Engineering a restructuring
The slump, which in many areas is much worse than what's happening in the industry at large, finally convinced Molson that it needed to change direction -- and in dramatic fashion.
Out are its four previous geographical divisions (U.S., Canada, Europe, international); in are just two: North America and Europe.
Also gone is the MillerCoors name, which represents the U.S. market and was created in 2008 when Molson formed a partnership with SABMiller before the latter was acquired by Anheuser-Busch InBev. It will be folded into the North American division along with Molson Coors Canada.
The European business will become a more stand-alone operation, with local European personnel taking charge. Included will also be the Africa and Asia units from the existing international unit, while its Latin America business will become part of North America. All the changes will take place in the first quarter of 2020.
Seltzer changed everything
Perhaps of greater importance is Molson's decision to invest in bringing new beverages to market faster, going from an average of 18 months down to four, and getting them to scale up quickly.
That's likely the result of Molson -- and most other brewers -- being caught flat-footed by the explosion in popularity of hard seltzer. Molson has its own brand out there, Henry's, but it is an afterthought in market share. The brewer plans to introduce a different brand, Vizzy, next year, which it says possesses characteristics that will help it leapfrog the competition.
Maybe, but it will be hard to wrest share away from leader White Claw and Boston Beer's Truly, which together own 80% of the market.
More changes brewing
Molson Coors, of course, isn't completely abandoning beer. It also plans to invest in the above premium market, which remains the industry's fastest-growing segment at the moment.
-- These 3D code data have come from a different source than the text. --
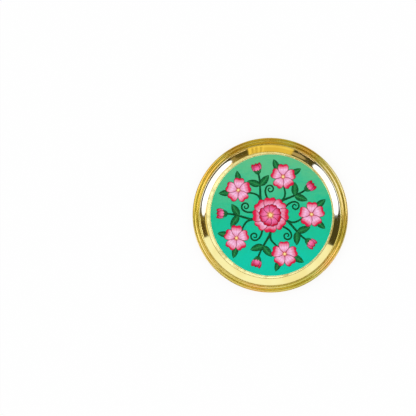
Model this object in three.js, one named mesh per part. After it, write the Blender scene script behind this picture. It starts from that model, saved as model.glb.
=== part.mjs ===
// A round brass plate, spun from one sheet, with a printed picture disc bonded to its flat floor
// and sealed under a clear coat. Millimetres, +Z up. The plate lies flat: the origin is on the
// table, under the middle of the plate.

import * as THREE from 'three';

// Overall size of the plate, and the sheet that it is spun from
const plateRadius = 101.6; // to the outside of the rolled edge: an 8 inch plate
const sheetThickness = 1;

// The bends of the sheet, from the floor outwards. A radius is that of the sheet's middle line,
// and a slope is the angle above level that the sheet has reached at the end of the bend.
const creaseRadius = 1.8; // where the wall leaves the flat floor
const wallLowSlope = 27;
const wallRadius = 28; // the broad polished hollow
const wallHighSlope = 46;
const lipRadius = 0.9; // the inner lip, where the hollow turns over into the rim
const lipSlope = -5;
const innerGrooveRadius = 5.6; // the shallow groove between the lip and the crown
const innerGrooveSlope = 27;
const crownRadius = 1.9; // the low crowned ring
const crownSlope = -18;
const outerGrooveRadius = 3.9; // the shallow groove between the crown and the rolled edge
const outerGrooveSlope = 28;
const rollRadius = 0.6; // the rolled edge
const rollSlope = -215;

// The picture disc and the clear coat that seals it
const pictureThickness = 0.25;
const pictureOffset = 2.05; // the disc is laid by hand, a little to +X of the centre
const coatThickness = 0.5; // over the picture
const sealWidth = 0.9; // of the coat's edge, which grips the brass
const sealGap = 0.3; // between the picture's edge and the coat's
const coatEdgeRound = 0.35;
const coatClearance = 0.25; // bare floor between the coat and the crease, where they come nearest

// Fineness of the faceted surfaces
const facetsAround = 72;
const degreesPerStep = 30;
const leastStepsPerBend = 2;
const smallestBend = 0.1; // how much a bend's inner face keeps, however thick the sheet is

const brass = new THREE.MeshStandardMaterial({ color: 0xd9b04a, roughness: 0.12, metalness: 1 });
const picturePrint = new THREE.MeshStandardMaterial({ color: 0x35c49a, roughness: 0.45, metalness: 0 });
const clearResin = new THREE.MeshStandardMaterial({ color: 0xf4fbf6, roughness: 0.08, metalness: 0 });

const radians = THREE.MathUtils.degToRad;

// A bend can't be tighter than half the sheet's thickness, or its inner face would fold over.
function bendable(radius) {
  return Math.max(radius, sheetThickness / 2 + smallestBend);
}

// Each bend turns the sheet from the slope that it has to the slope that is given. The rolled
// edge is three arcs of one round, which meet at its top and at its outermost line, so that the
// facets reach the plate's full height and width.
const bends = [
  { radius: creaseRadius, slope: wallLowSlope },
  { radius: wallRadius, slope: wallHighSlope },
  { radius: lipRadius, slope: lipSlope },
  { radius: innerGrooveRadius, slope: innerGrooveSlope },
  { radius: crownRadius, slope: crownSlope },
  { radius: outerGrooveRadius, slope: outerGrooveSlope },
  { radius: rollRadius, slope: 0 },
  { radius: rollRadius, slope: -90 },
  { radius: rollRadius, slope: rollSlope },
];

// The sheet's middle line from the end of the floor, as points with the slope at each of them.
function middleLine() {
  const line = [{ reach: 0, height: 0, slope: 0 }];
  for (const bend of bends) {
    const start = line.at(-1);
    const turn = bend.slope - start.slope;
    const radius = bendable(bend.radius) * Math.sign(turn);
    const steps = Math.max(leastStepsPerBend, Math.ceil(Math.abs(turn) / degreesPerStep));
    for (let step = 1; step <= steps; step += 1) {
      const slope = start.slope + (turn * step) / steps;
      line.push({
        reach: start.reach + radius * (Math.sin(radians(slope)) - Math.sin(radians(start.slope))),
        height: start.height + radius * (Math.cos(radians(start.slope)) - Math.cos(radians(slope))),
        slope,
      });
    }
  }
  return line;
}

// One face of the sheet: the middle line moved half a thickness to the side given by 1 or -1.
function sheetFace(line, floorRadius, side) {
  return line.map(({ reach, height, slope }) => new THREE.Vector2(
    floorRadius + reach - (side * sheetThickness * Math.sin(radians(slope))) / 2,
    sheetThickness / 2 + height + (side * sheetThickness * Math.cos(radians(slope))) / 2,
  ));
}

// A solid turned about Z from a profile of (radius, height) points.
function turned(name, profile, material) {
  const geometry = new THREE.LatheGeometry(profile, facetsAround);
  geometry.rotateX(Math.PI / 2);
  const mesh = new THREE.Mesh(geometry, material);
  mesh.name = name;
  return mesh;
}

// The rolled edge reaches furthest out, so the flat floor takes what the bends leave.
const sheetLine = middleLine();
const sheetEnd = sheetLine.at(-1);
const rollCentre = sheetEnd.reach + bendable(rollRadius) * Math.sin(radians(sheetEnd.slope));
const floorRadius = plateRadius - (rollCentre + bendable(rollRadius) + sheetThickness / 2);

// The coat stays on the flat floor, also on the side that the disc is laid towards, and the
// picture takes what the coat's edge leaves.
const coatRadius = floorRadius - coatClearance - Math.abs(pictureOffset);
const sealInnerRadius = coatRadius - sealWidth;
const pictureRadius = sealInnerRadius - sealGap;

function brassDish() {
  const upper = sheetFace(sheetLine, floorRadius, 1);
  const lower = sheetFace(sheetLine, floorRadius, -1);
  const profile = [
    new THREE.Vector2(0, 0),
    ...lower,
    ...upper.reverse(),
    new THREE.Vector2(0, sheetThickness),
  ];
  return turned('brass_dish', profile, brass);
}

function pictureDisc() {
  const profile = [
    new THREE.Vector2(0, sheetThickness),
    new THREE.Vector2(pictureRadius, sheetThickness),
    new THREE.Vector2(pictureRadius, sheetThickness + pictureThickness),
    new THREE.Vector2(0, sheetThickness + pictureThickness),
  ];
  return turned('picture_disc', profile, picturePrint);
}

// The coat is a shallow cap: its roof lies on the picture and its edge stands on the brass.
function clearCoat() {
  const roof = sheetThickness + pictureThickness;
  const top = roof + coatThickness;
  const round = Math.min(coatEdgeRound, sealWidth, coatThickness);
  const profile = [
    new THREE.Vector2(0, roof),
    new THREE.Vector2(sealInnerRadius, roof),
    new THREE.Vector2(sealInnerRadius, sheetThickness),
    new THREE.Vector2(coatRadius, sheetThickness),
  ];
  for (let step = 0; step <= leastStepsPerBend; step += 1) {
    const angle = radians((90 * step) / leastStepsPerBend);
    profile.push(new THREE.Vector2(
      coatRadius - round + round * Math.cos(angle),
      top - round + round * Math.sin(angle),
    ));
  }
  profile.push(new THREE.Vector2(0, top));
  return turned('clear_coat', profile, clearResin);
}

const picture = new THREE.Group();
picture.add(pictureDisc(), clearCoat());
picture.position.x = pictureOffset;

const plate = new THREE.Group();
plate.add(brassDish(), picture);

export default plate;
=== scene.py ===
"""A polished brass plate with a flower picture sealed on its floor, lying on a pale table.

Lengths are in millimetres until a mesh is made, and +Z is up out of the plate.
"""
import math

import bpy
from mathutils import Matrix, Vector


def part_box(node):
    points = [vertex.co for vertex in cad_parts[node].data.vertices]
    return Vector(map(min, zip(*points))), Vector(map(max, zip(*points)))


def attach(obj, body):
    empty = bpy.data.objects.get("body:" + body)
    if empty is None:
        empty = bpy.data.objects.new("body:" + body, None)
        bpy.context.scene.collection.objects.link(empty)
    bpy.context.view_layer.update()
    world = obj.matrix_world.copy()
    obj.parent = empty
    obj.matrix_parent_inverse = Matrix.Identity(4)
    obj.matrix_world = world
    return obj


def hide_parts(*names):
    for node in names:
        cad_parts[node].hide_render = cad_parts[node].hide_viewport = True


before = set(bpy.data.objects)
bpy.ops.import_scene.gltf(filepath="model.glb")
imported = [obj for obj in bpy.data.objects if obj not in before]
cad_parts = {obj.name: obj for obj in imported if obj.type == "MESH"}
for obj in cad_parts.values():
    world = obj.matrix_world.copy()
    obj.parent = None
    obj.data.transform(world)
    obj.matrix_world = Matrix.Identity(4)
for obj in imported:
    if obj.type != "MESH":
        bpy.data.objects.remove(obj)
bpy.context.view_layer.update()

MM = 0.001
TURN = 2 * math.pi

# The plate's own sizes, as the frame has them
PRINT_LOW, PRINT_HIGH = (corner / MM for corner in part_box("picture_disc"))
COAT_LOW, COAT_HIGH = (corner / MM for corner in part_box("clear_coat"))
PLATE_RADIUS = (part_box("brass_dish")[1] / MM).x
SHEET = PRINT_LOW.z
PICTURE_CENTRE = (PRINT_LOW.x + PRINT_HIGH.x) / 2
PICTURE_RADIUS = (PRINT_HIGH.x - PRINT_LOW.x) / 2
COAT_RADIUS = (COAT_HIGH.x - COAT_LOW.x) / 2

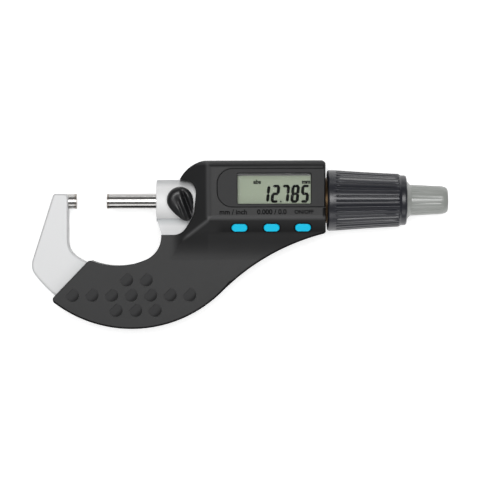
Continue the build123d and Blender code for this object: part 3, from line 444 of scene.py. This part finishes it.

Yet when considering the change in focus to beverages beyond beer and the change in the company name to something that no longer focuses on brewing, it's clear beer is taking a back seat.
The brewer will limp through the rest of the year, and next year won't be much better as Molson forecasts revenue and earnings to fall because it views 2020 as a "transition year." But that also suggests investors may want to wait to see if the brewer can really change its direction for the better.